45 minutes. Ce n’est pas le temps moyen pour se rendre à son travail, c’est la durée de trajet nécessaire à 4,4% de la population française pour aller consulter un cabinet de pédiatre, d'ophtalmologue, de gynécologue ou de psychiatre.
Aujourd'hui, ce sont même 8 millions de Français qui vivent dans ce que l’on définit comme un désert médical et qui ne peuvent pas consulter plus de deux fois par an un praticien, faute d'en avoir un à proximité.
La situation est encore plus alarmante dans certaines petites communes françaises.
En témoigne celle de Mérindol, dans le Vaucluse, où le maire a installé mi-mai à l’entrée de son village de 200 âmes une grande banderole où était inscrit : “Urgent, la commune de Mérindol recherche pour la future maison médicale un médecin généraliste".
Au total, selon le ministère de la Santé, il manque des médecins généralistes dans 11 329 communes de France, soit une ville sur trois.
La médecine générale peu choisie par les étudiants
La cause du problème est sensiblement connue. Ce phénomène est notamment dû au niveau insuffisant du numerus clausus, c’est-à-dire le nombre d’étudiants en médecine accédant à la 2ème année, pendant les années 1990.
Ainsi, seuls 8 000 nouveaux praticiens sont formés par an, contre 13 000 en 1970, alors que les départs à la retraite ont été multipliés par six en dix ans.
Et ils devraient concerner près de 7 000 généralistes ou spécialistes en 2024.
En outre, même avec un nombre croissant de docteurs formés, la médecine générale fait malheureusement partie des dernières spécialités choisies parmi les étudiants qui préfèrent majoritairement se spécialiser.
Et parmi ceux qui embrasseraient la carrière de médecin généraliste, seulement 3% d’entre eux souhaitent exercer de manière
isolée.
Le plan “Ma Santé 2022”
Pour répondre à cette crise, le gouvernement a d’abord lancé en 2012 le Pacte territoire-santé avant d’entamer une réforme globale des soins de proximité, présentée en octobre 2017 par le Premier ministre et la ministre des solidarités et de la santé.
La stratégie “Ma Santé 2022” prévoit notamment de labelliser 500 à 600 hôpitaux de proximité.
Autre remède, favoriser le cadre des communautés professionnelles territoriales de santé (CPTS) qui permettent aux professionnels de santé libéraux d’un même territoire de s’organiser entre eux pour répondre aux besoins de santé de la population.
Ensemble, ils peuvent par exemple garantir l’accès à des consultations sans rendez-vous en journée ou encore attribuer des médecins traitants à des patients qui n’en ont pas, dans une logique de responsabilité collective.

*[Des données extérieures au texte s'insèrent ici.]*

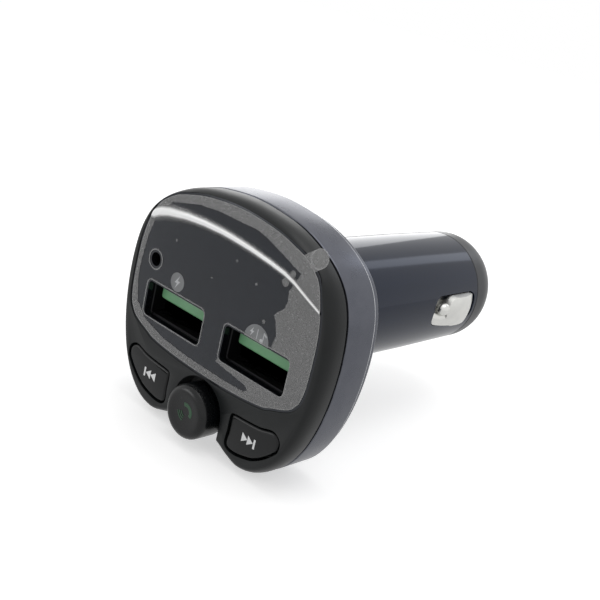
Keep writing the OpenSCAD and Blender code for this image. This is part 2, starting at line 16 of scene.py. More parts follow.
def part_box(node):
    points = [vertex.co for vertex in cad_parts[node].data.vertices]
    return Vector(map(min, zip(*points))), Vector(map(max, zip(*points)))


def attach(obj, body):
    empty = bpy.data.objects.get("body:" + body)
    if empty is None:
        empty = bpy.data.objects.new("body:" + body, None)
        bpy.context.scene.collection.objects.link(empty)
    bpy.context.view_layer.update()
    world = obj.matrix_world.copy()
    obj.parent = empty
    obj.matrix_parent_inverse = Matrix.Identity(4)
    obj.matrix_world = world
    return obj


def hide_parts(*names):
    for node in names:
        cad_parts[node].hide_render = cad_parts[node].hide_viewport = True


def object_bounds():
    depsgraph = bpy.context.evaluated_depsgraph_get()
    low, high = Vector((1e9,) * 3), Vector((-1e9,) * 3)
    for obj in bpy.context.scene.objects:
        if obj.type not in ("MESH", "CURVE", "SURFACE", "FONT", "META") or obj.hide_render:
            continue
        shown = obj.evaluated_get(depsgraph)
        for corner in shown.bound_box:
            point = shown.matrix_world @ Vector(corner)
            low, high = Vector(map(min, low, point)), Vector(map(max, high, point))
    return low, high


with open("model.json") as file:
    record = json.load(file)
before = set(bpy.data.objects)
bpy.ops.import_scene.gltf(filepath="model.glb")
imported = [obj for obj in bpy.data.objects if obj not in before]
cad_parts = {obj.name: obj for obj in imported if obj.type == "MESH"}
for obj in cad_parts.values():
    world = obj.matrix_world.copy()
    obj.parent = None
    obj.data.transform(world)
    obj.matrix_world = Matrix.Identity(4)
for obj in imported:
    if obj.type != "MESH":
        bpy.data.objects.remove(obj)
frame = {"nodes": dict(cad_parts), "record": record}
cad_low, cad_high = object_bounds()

MM = 0.001
NODES = frame["nodes"]

# %% [markdown]
# The camera comes first. Its place was worked out from the photograph: the four corners of
# each USB opening and the plug's outline fix where it stood and how it was turned.

# %% Camera
CAMERA_AT = Vector((91.86, -112.05, 50.28)) * MM
CAMERA_RIGHT = Vector((0.71687, 0.65888, 0.22800))
CAMERA_UP = Vector((-0.37843, 0.09306, 0.92094))
FOCAL_PX = 973.1
FRAME_PX = 600

scene = bpy.context.scene
camera_data = bpy.data.cameras.new("camera")
camera = bpy.data.objects.new("camera", camera_data)
scene.collection.objects.link(camera)
scene.camera = camera
camera_data.sensor_width = 36
camera_data.lens = FOCAL_PX / FRAME_PX * camera_data.sensor_width
camera_data.clip_start = 5 * MM
camera_data.clip_end = 5
turn = Matrix((CAMERA_RIGHT, CAMERA_UP, CAMERA_RIGHT.cross(CAMERA_UP))).transposed()
camera.matrix_world = Matrix.Translation(CAMERA_AT) @ turn.to_4x4()
scene.view_settings.view_transform = "Standard"

# %% [markdown]
# All places are read from the CAD boxes, in millimetres. Depths are counted back from the
# lens face, which is how the stack of parts in the head is easiest to think about.

# %% Sizes from the frame


def low(node):
    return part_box(node)[0] / MM


def high(node):
    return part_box(node)[1] / MM


FACE_Y = low("display_lens").y


def depth_of(y):
    return y - FACE_Y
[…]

Fin 2018, on recensait plus de 200 projets de CPTS sur l’ensemble du territoire.
Déléguer des compétences à d'autres professions médicales
Consciente que ces mesures doivent être accompagnées pour passer à la vitesse supérieure, la ministre de la Santé a promis de prendre ce problème de désert médical à bras-le-corps. Agnès Buzyn a d’abord donner un coup de pouce au cumul emploi-retraite des médecins.
La ministre a également promis de “libérer du temps médical”, en déléguant certaines compétences à d'autres professions médicales.
En témoigne les 700 000 vaccinations contre la grippe réalisées à titre d’expérimentation par des pharmaciens.
Cette prise en charge sera d’ailleurs généralisée pour la prochaine saison grippale à l’automne 2019.
Enfin, 400 généralistes salariés devraient être recrutés en zone sous-dense dans le courant de cette année.
Imposer le lieu d’exercice ?
Pour mettre fin aux déserts médicaux, certains prônent une solution encore plus radicale : imposer aux médecins leur lieu d’exercice.
Selon un sondage Ipsos, 84 % des Français sont d’ailleurs favorables à une répartition équitable des jeunes médecins sur l’ensemble du territoire français. Mais de là à l’imposer, cela paraît plus compliqué, d’autant que les médecins généralistes ne sont pas des fonctionnaires mais des libéraux.
Il est donc a priori impossible de les affecter dans tel ou tel cabinet, comme on le ferait pour des professeurs de collèges publics.
De plus, cela entraînerait encore plus le report des étudiants en médecine générale vers d’autres spécialisations.
On le voit, les remèdes sont difficiles à trouver.
Aujourd’hui, le gouvernement, les professionnels de la santé comme les patients espèrent que le plan “Ma Santé 2022” réussira enfin à guérir ce mal des déserts médicaux.